Dispatch from the Front

Testing….123 testing….

The Washington Post recently reprinted an article originally written for Academe, the journal of the American Association of University Professors. It was a warning from a recently retired high school government teacher to college professors who would soon face classrooms filled with the products of reform efforts focused on high-stakes testing.

The article, while lengthy, is worth reading in its entirety. The author–a highly regarded teacher and scholar of education–made a number of observations that should be taken seriously by legislators (most of whom have no background in teaching) intent upon “improving” public education. A few of the high (or low) points:

In many cases, students would arrive in our high school without having had meaningful social studies instruction, because even in states that tested social studies or science, the tests did not count for “adequate yearly progress” under No Child Left Behind. With test scores serving as the primary if not the sole measure of student performance and, increasingly, teacher evaluation, anything not being tested was given short shrift.

Further, most of the tests being used consist primarily or solely of multiple-choice items, which are cheaper to develop, administer, and score than are tests that include constructed responses such as essays. Even when a state has tests that include writing, the level of writing required for such tests often does not demand that higher-level thinking be demonstrated, nor does it require proper grammar, usage, syntax, and structure. Thus, students arriving in our high school lacked experience and knowledge about how to do the kinds of writing that are expected at higher levels of education….

The structure of testing has led to students arriving at our school without what previously would have been considered requisite background knowledge in social studies, but the problem is not limited to this field. Students often do not get exposure to art or music or other nontested subjects. In high-need schools, resources not directly related to testing are eliminated: at the time of the teachers’ strike last fall, 160 Chicago public schools had no libraries. Class sizes exceeded forty students—in elementary school.

I have posted many times about the deficits I see in civic literacy–especially knowledge of American government and history. At the Center for Civic Literacy, one of our first inquiries was into the reasons for that deficit; after all, most schools have government or civics courses, and most states have standards including such content. What we found was that the required tests did not include that material, and that teachers’ time and effort was devoted primarily to subjects that would be tested.

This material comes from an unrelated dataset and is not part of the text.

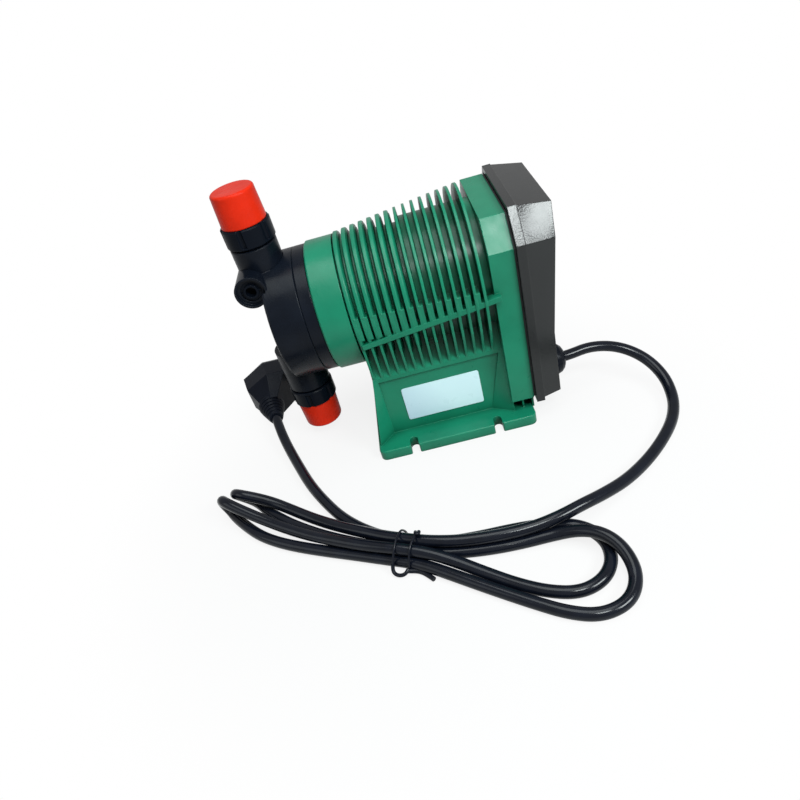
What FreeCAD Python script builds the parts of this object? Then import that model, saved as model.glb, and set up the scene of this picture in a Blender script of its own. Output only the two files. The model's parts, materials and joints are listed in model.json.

As for the written word…my undergraduate students are abysmal. That, I must admit, is nothing new, but neither is it improving. Grammar, syntax, punctuation, word choice, organization….often, my class is their first introduction to those terms and concepts. I was a high school English teacher in a former life, and one thing I know: the only way to teach written communication skills is to have students write. A lot.

It’s ironic that the people who focus on job training to the exclusion of education, who thus favor ignoring “frills” like English literature and the humanities, fail to recognize that the ability to communicate clearly is an essential job skill. (I would argue it is an essential life skill.)

When a student tells me “I know what I mean, I just can’t say it,” my immediate reaction is “Then you don’t know what you mean.” If you can’t express it, you don’t really know it. That is certainly the reaction students can expect from their eventual employers.

There is copious research supporting the value of art and music education–and not just for the sake of creating well-rounded human beings. Art and music instruction have been shown to increase student performance in STEM and similar subjects near and dear to job trainers’ hearts.

And don’t get me started on the numerous important characteristics that tests can’t measure.